Friday, July 6, 2007

Never Set Errorlevel

What I mean is, don't ever have an environment variable named errorlevel. That's just a bad idea. Windows command processor will take your definition every time. This means if you set your errorlevel, subsequent check for any command's errorlevel will not work.

set errorlevel=0

call some_command_that_returns_non_zero.cmd

if "%errorlevel%" EQU "0" (

echo SUCCESS

) else (

echo FAIL

)

You will always get errorlevel set to 0 or whatever value you happen to have it set to. So the check in the above snippet will always return success.

Well, OK, I admit. When I said above that your subsequent errorlevel check will not work, I lied. The other way of checking errorlevel will still work.

set errorlevel=0

call some_command_that_returns_non_zero.cmd

if errorlevel 1 (

echo FAIL

) else (

echo SUCCESS

)

That would still work. But just save yourself some trouble and stay away from it.

5 comments:

kalyson said...

Thanks for spreading the word about setting errorlevels. That was a source of some of my difficulties.

Machtyn said...

I know this is an old post, but I found it from another site talking about the errorlevel.

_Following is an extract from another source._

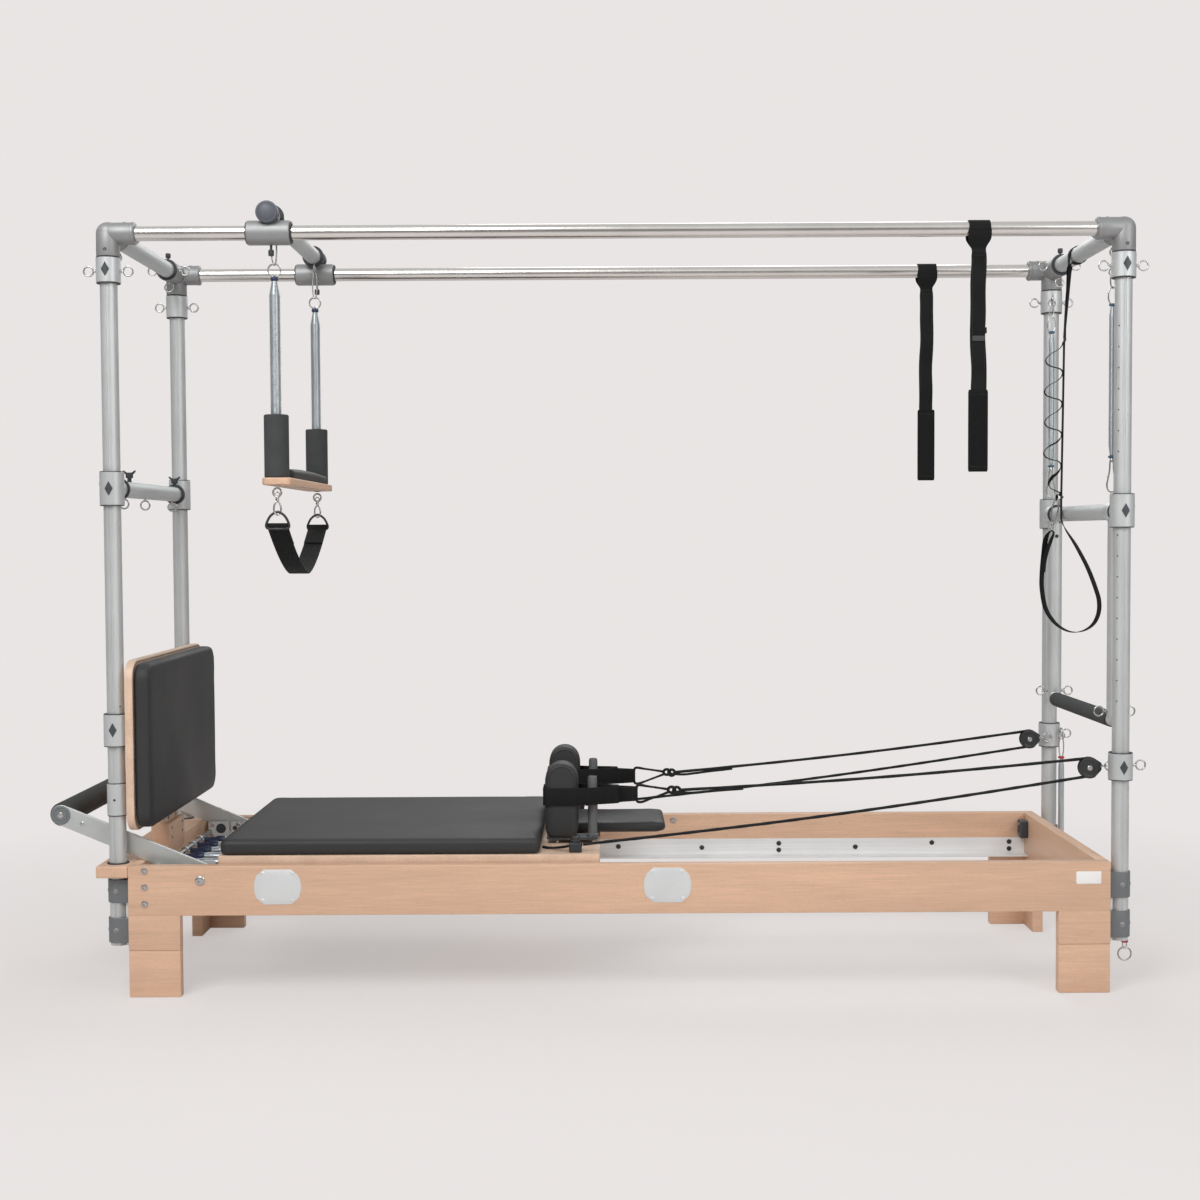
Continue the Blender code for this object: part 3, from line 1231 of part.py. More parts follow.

I discovered that the following bit of code won't work like you really want it to:

some code that fails and sets errorlevel to 1
if errorlevel == 0 (
do success code
) else (
do some other code that would normally set errorlevel to 0
if errorlevel neq 0 (
do fail code
)
)

What happens in the second if statement, the errorlevel is always 1.

Arif Sukoco said...

Machtyn,
Your snippet is missing the % for the errorlevel. To use it the way you use it in your snippet, you need to do it like:

if %errorlevel% == 0
...
if %errorlevel% neq 0

But assuming you just made a typo in your snippet, the likely cause is that you did not set delayed expansion. Since the command that sets errorlevel to 0 is inside an else() block, you need to use ! to access the real errorlevel value.

...
) else (
do some code that sets errorlevel to 0
if !errorlevel! neq 0 (
do fail code
)
)

Please see mhy other post about delayed expansion for some more info.

AGayle said...

I got burned many times for checking errer levels by using == in an if statement eg.

1. if %errorlevel%==0
2. if errorlevel==0

I've since found that the best method that always works for me is to capture the errorlevel with a statement like:

IF NOT ERRORLEVEL 0 set MyErr=%ERRORLEVEL%

and then to continue processing with the MyErr variable!

gilbi said...

Because of reverse order of revealing ERRORLEVEL, ERRORLEVEL 0 is always true, even in case of ERRORLEVEL 1 or higher. So "IF NOT ERRORLEVEL 0" is NEVER true. For what I can understand.